Directions
Please output the data below exactly as given, starting at its first line and stopping after the line that contains "paint(floor, p.mat)".

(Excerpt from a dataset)
>>>

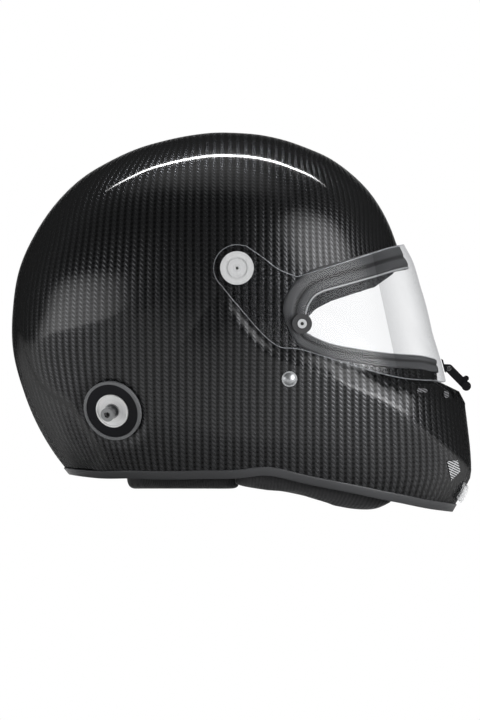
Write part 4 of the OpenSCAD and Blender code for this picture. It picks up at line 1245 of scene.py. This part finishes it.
def lamp(name, place, target, size, glow):
    """A softbox of sheets one before another, whose glow adds up and dies away to its edge."""
    aim = Vector(target) - Vector(place)
    rings = 6
    gap = 4 * MM
    for ring in range(rings):
        data = bpy.data.lights.new(name, "AREA")
        data.shape = "ELLIPSE"
        part = 1 - 0.8 * ring / rings
        data.size, data.size_y = (side * part for side in size)
        rise = float(ease((ring + 1) / rings) - ease(ring / rings))
        data.energy = glow * rise * math.pi * math.pi / 4 * data.size * data.size_y
        obj = bpy.data.objects.new(name, data)
        obj.location = Vector(place) + aim.normalized() * gap * ring
        obj.rotation_euler = aim.to_track_quat("-Z", "Y").to_euler()
        bpy.context.scene.collection.objects.link(obj)


def set_stage(look):
    scene = bpy.context.scene
    scene.view_settings.view_transform = "Standard"
    camera = bpy.data.cameras.new("side_camera")
    camera.type = "ORTHO"
    camera.ortho_scale = PHOTO_HEIGHT
    obj = bpy.data.objects.new("side_camera", camera)
    obj.location = CAMERA_PLACE
    obj.rotation_euler = (math.radians(90), 0, 0)
    scene.collection.objects.link(obj)
    scene.camera = obj

    size, drop = 6.0, -0.2 * MM
    floor = mesh_object("studio_floor", [(-size, -size, drop), (size, -size, drop), (size, size, drop),
        (-size, size, drop)], [(0, 1, 2, 3)], False)
    p = Paint("floor_card", Roughness=0.9, Specular_IOR_Level=0.1)
    speck = p.noise(3.0, 2.0)
    p.feed(Base_Color=p.mix(speck, scaled(look.floor, 0.97), look.floor))
    paint(floor, p.mat)

    card = mesh_object("backdrop_card", [(-0.9, 4.5, -0.9), (0.9, 4.5, -0.9), (0.9, 4.5, 1.1),
        (-0.9, 4.5, 1.1)], [(0, 1, 2, 3)], False)
    p = Paint("backdrop_white", Roughness=0.9)
    rays = p.node("LightPath").socket.node
    seen = [Val(p, rays.outputs["Is %s Ray" % kind]) for kind in ("Camera", "Glossy", "Transmission")]
    glow = p.node("Emission", 0, {"Color": (1.0, 1.0, 1.0), "Strength": 1.0})
    shown = p.node("MixShader", 0, {0: seen[0].most(seen[1]).most(seen[2]), 2: glow})
    p.tree.links.new(p.shader.outputs["BSDF"], shown.socket.node.inputs[1])
    p.tree.links.new(shown.socket, p.tree.nodes["Material Output"].inputs["Surface"])
    paint(card, p.mat)

    world = bpy.data.worlds.new("studio")
    scene.world = world
    world.use_nodes = True
    back = world.node_tree.nodes["Background"]
    back.inputs["Color"].default_value = (0.98, 0.99, 1.0, 1)
    back.inputs["Strength"].default_value = 0.15

    for name, place, target, size, glow in LAMPS:
        lamp(name, place, target, size, glow * look.light)


class HELMET_PT_panel(bpy.types.Panel):
    """Lists the steps and the finishes"""
    bl_idname = "HELMET_PT_panel"
    bl_label = "Racing helmet"
    bl_space_type = "VIEW_3D"
    bl_region_type = "UI"
    bl_category = "Helmet"

    def draw(self, context):
        for group in LOOKS:
            look = getattr(context.scene, group)
            for name in look.bl_rna.properties.keys():
                if name not in ("rna_type", "name"):
                    self.layout.prop(look, name)
        for step in STEPS:
            self.layout.operator(step.bl_idname)


LOOKS = {"helmet_shell": HelmetShellLook, "helmet_trim": HelmetTrimLook,
    "helmet_padding": HelmetPaddingLook, "helmet_stage": HelmetStageLook}
STEPS = (HELMET_OT_shell, HELMET_OT_trims, HELMET_OT_screen, HELMET_OT_chin, HELMET_OT_hardware,
    HELMET_OT_padding, HELMET_OT_webbing, HELMET_OT_stage)


def register():
    for cls in (*LOOKS.values(), *STEPS, HELMET_PT_panel):
        bpy.utils.register_class(cls)
    for name, cls in LOOKS.items():
        setattr(bpy.types.Scene, name, bpy.props.PointerProperty(type=cls))


def unregister():
    for name in LOOKS:
        delattr(bpy.types.Scene, name)
    for cls in (HELMET_PT_panel, *STEPS[::-1], *list(LOOKS.values())[::-1]):
        bpy.utils.unregister_class(cls)


def main():
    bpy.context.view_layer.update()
    register()
    bpy.ops.helmet.shell()
    bpy.ops.helmet.trims()
    bpy.ops.helmet.screen()
    bpy.ops.helmet.chin()
    bpy.ops.helmet.hardware()
    bpy.ops.helmet.padding()
    bpy.ops.helmet.webbing()
    bpy.ops.helmet.stage()


if __name__ == "__main__":
    main()
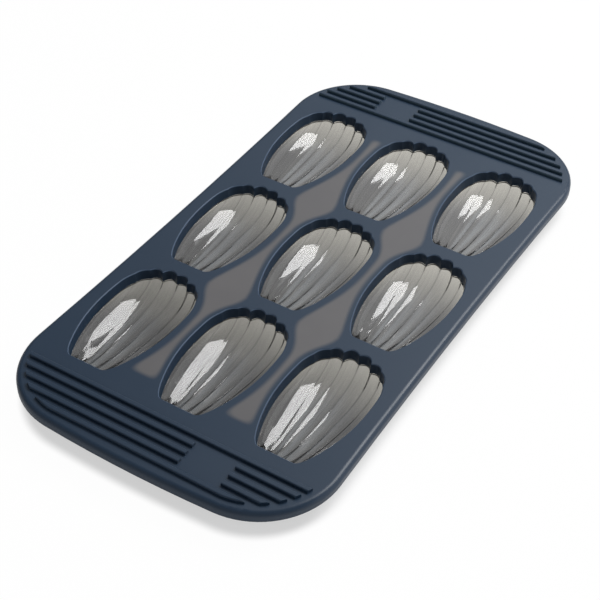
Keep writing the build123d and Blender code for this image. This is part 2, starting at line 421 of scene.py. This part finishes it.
skin_points, skin_quads, skin_ruler = shell_skin()
if volume(skin_points, skin_quads) < 0:
    skin_quads = skin_quads[:, ::-1]
print("a shell's skin holds", round(volume(skin_points, skin_quads) / MM**3), "cubic mm")

# %% [markdown]
# ## The strips' soft edge
# The two silicones meet on a slope. The navy tapers away under the grey for about three
# millimetres, and shows through it, so a strip has no hard outline, as a cut one would have. A
# painted mask could do this, but only at one size. Here the seam follows the rings round the
# mouths. Seen from a cavity's centre, a ring is a radius that changes with the direction, and a
# curve node holds that radius. Rows and columns repeat, so the coordinates are folded back to one
# cavity first.

# %% The seam round one mouth
RING = 3.1 * MM
RING_ACROSS_SHARES, RING_ALONG_SHARES = (0.99, 0.52, 0.0), (0.85, 1.02, 1.02)
CENTRE_SHARE = 0.55
LONGEST_RADIUS = 48 * MM
CURVE_STEPS, NOSE_STEPS, DIRECTIONS = 60, 20, 25


def bezier_curve(points):
    """Points along the Bezier curve of some control points: at each step, their weighted sum."""
    return bezier_weights(len(points) - 1, np.linspace(0, 1, CURVE_STEPS)).T @ points


def ring_radii(directions):
    """Distance from the cavity's centre to the seam, for each direction from 0, towards the
    back, to pi, towards the nose. The seam is the mouth's edge curve and the smooth curve over
    the lobes' tops, each moved outwards by the ring, and the line across the nose."""
    edge = crease_rows(RING)[-1, :, :2]
    tops = np.column_stack([
        np.array(RING_ACROSS_SHARES) * (CAVITY_WIDTH / 2 + RING),
        np.array(RING_ALONG_SHARES) * CAVITY_LENGTH + RING,
    ])
    nose_across = np.linspace(0, edge[0, 0], NOSE_STEPS)
    nose = np.column_stack([nose_across, np.full(NOSE_STEPS, edge[0, 1])])
    back = bezier_curve(np.vstack([edge[-1:], tops]))
    seam = np.vstack([nose, bezier_curve(edge), back]) - (0, CENTRE_SHARE * CAVITY_LENGTH)
    turn = np.arctan2(seam[:, 0], seam[:, 1])
    order = np.argsort(turn)
    return np.interp(directions, turn[order], np.hypot(seam[:, 0], seam[:, 1])[order])


directions = np.linspace(0, np.pi, DIRECTIONS)
radii = ring_radii(directions)
ring_curve = list(zip((directions / np.pi).tolist(), (radii / LONGEST_RADIUS).tolist()))
print("seam's radius from", round(min(radii) / MM, 1), "to", round(max(radii) / MM, 1), "mm")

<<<

Solution to this problem
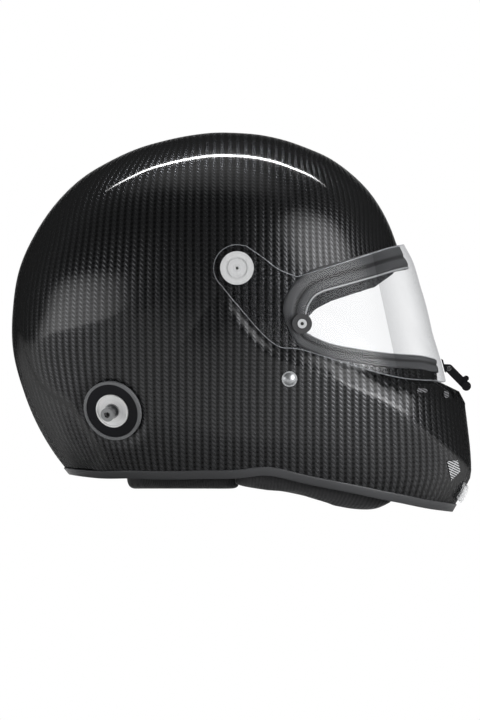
Write part 4 of the OpenSCAD and Blender code for this picture. It picks up at line 1245 of scene.py. This part finishes it.
def lamp(name, place, target, size, glow):
    """A softbox of sheets one before another, whose glow adds up and dies away to its edge."""
    aim = Vector(target) - Vector(place)
    rings = 6
    gap = 4 * MM
    for ring in range(rings):
        data = bpy.data.lights.new(name, "AREA")
        data.shape = "ELLIPSE"
        part = 1 - 0.8 * ring / rings
        data.size, data.size_y = (side * part for side in size)
        rise = float(ease((ring + 1) / rings) - ease(ring / rings))
        data.energy = glow * rise * math.pi * math.pi / 4 * data.size * data.size_y
        obj = bpy.data.objects.new(name, data)
        obj.location = Vector(place) + aim.normalized() * gap * ring
        obj.rotation_euler = aim.to_track_quat("-Z", "Y").to_euler()
        bpy.context.scene.collection.objects.link(obj)


def set_stage(look):
    scene = bpy.context.scene
    scene.view_settings.view_transform = "Standard"
    camera = bpy.data.cameras.new("side_camera")
    camera.type = "ORTHO"
    camera.ortho_scale = PHOTO_HEIGHT
    obj = bpy.data.objects.new("side_camera", camera)
    obj.location = CAMERA_PLACE
    obj.rotation_euler = (math.radians(90), 0, 0)
    scene.collection.objects.link(obj)
    scene.camera = obj

    size, drop = 6.0, -0.2 * MM
    floor = mesh_object("studio_floor", [(-size, -size, drop), (size, -size, drop), (size, size, drop),
        (-size, size, drop)], [(0, 1, 2, 3)], False)
    p = Paint("floor_card", Roughness=0.9, Specular_IOR_Level=0.1)
    speck = p.noise(3.0, 2.0)
    p.feed(Base_Color=p.mix(speck, scaled(look.floor, 0.97), look.floor))
    paint(floor, p.mat)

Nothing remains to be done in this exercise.